→ EXERCISE BRIEF
Below you will find a set of lines. Repeat them all exactly.
* START DATA EXCERPT *
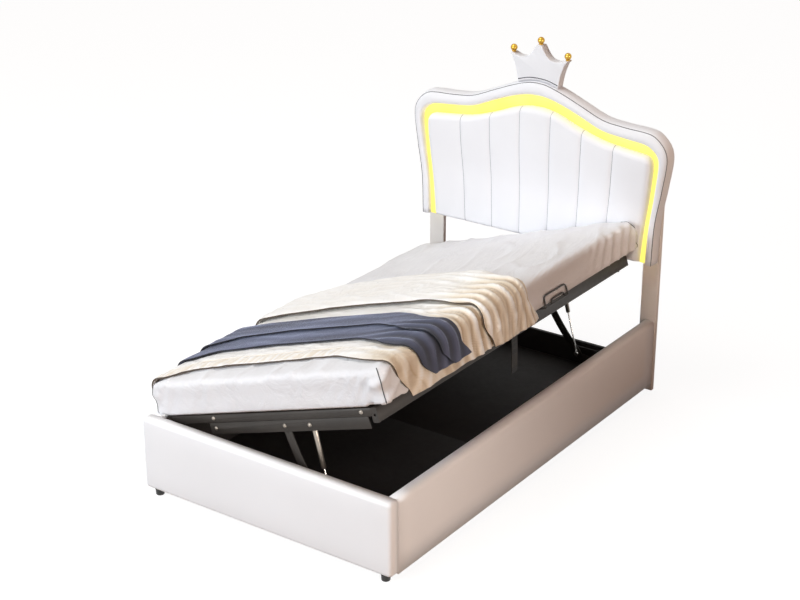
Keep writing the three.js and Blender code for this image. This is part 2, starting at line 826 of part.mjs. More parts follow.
// The gland where the light's lead enters the back of the headboard.
function lightInlet() {
  const profile = [
    [0, 0], [inletRadius, 0], [inletRadius, inletHeight * 0.3], [inletRadius * 0.6, inletHeight * 0.4],
    [inletRadius * 0.5, inletHeight], [0, inletHeight],
  ];
  const points = profile.map(([radius, height]) => new THREE.Vector2(radius, height));
  return new THREE.LatheGeometry(points, smallSides)
    .translate(headHalfWidth * inletAcrossShare, headBackY + backPanelThickness + fitGap, inletZ);
}

// The bracket on the left rail that holds the platform's hinge pin.
function hingeBracket() {
  const faceX = -railInnerX + fitGap;
  const plateEnd = hingePlateY + hingePlateSheet;
  const low = hingeZ - hingePlateHeight;
  const high = hingeZ - hingeFlangeDrop;
  const flange = block([faceX, railStartY + fitGap, low], [faceX + bracketSheet, plateEnd, high]);
  const plate = outline([
    [faceX, low], [hingeX + hingePlateRadius, low],
    ...arcPoints(hingeX, hingeZ, hingePlateRadius, 0, Math.PI, 2 * arcSteps),
    [faceX, high - bracketSheet],
  ]);
  const pin = barAlongY(hingeX, hingeZ, plateEnd - fitGap, plateEnd + hingePinReach, hingePinRadius,
    roundSides);
  const bolts = [0.25, 0.7].map((share) => boltHeadX(faceX + bracketSheet,
    (railStartY + hingePlateY) / 2, low + (high - low) * share, -1));
  return joined([flange, alongY(plate, hingePlateY, plateEnd), pin, ...bolts]);
}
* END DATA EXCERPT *
→ ANSWER TO THE TASK
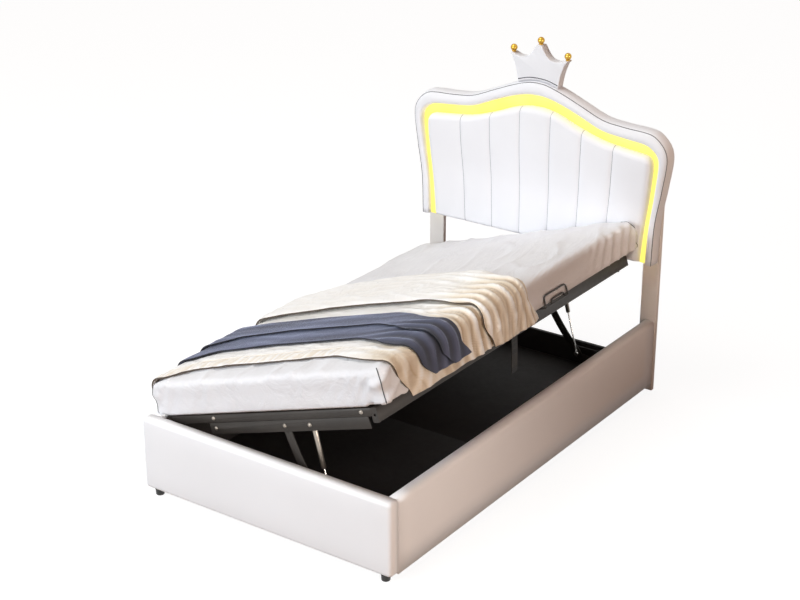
Keep writing the three.js and Blender code for this image. This is part 2, starting at line 826 of part.mjs. More parts follow.
// The gland where the light's lead enters the back of the headboard.
function lightInlet() {
  const profile = [
    [0, 0], [inletRadius, 0], [inletRadius, inletHeight * 0.3], [inletRadius * 0.6, inletHeight * 0.4],
    [inletRadius * 0.5, inletHeight], [0, inletHeight],
  ];
  const points = profile.map(([radius, height]) => new THREE.Vector2(radius, height));
  return new THREE.LatheGeometry(points, smallSides)
    .translate(headHalfWidth * inletAcrossShare, headBackY + backPanelThickness + fitGap, inletZ);
}

// The bracket on the left rail that holds the platform's hinge pin.
function hingeBracket() {
  const faceX = -railInnerX + fitGap;
  const plateEnd = hingePlateY + hingePlateSheet;
  const low = hingeZ - hingePlateHeight;
  const high = hingeZ - hingeFlangeDrop;
  const flange = block([faceX, railStartY + fitGap, low], [faceX + bracketSheet, plateEnd, high]);
  const plate = outline([
    [faceX, low], [hingeX + hingePlateRadius, low],
    ...arcPoints(hingeX, hingeZ, hingePlateRadius, 0, Math.PI, 2 * arcSteps),
    [faceX, high - bracketSheet],
  ]);
  const pin = barAlongY(hingeX, hingeZ, plateEnd - fitGap, plateEnd + hingePinReach, hingePinRadius,
    roundSides);
  const bolts = [0.25, 0.7].map((share) => boltHeadX(faceX + bracketSheet,
    (railStartY + hingePlateY) / 2, low + (high - low) * share, -1));
  return joined([flange, alongY(plate, hingePlateY, plateEnd), pin, ...bolts]);
}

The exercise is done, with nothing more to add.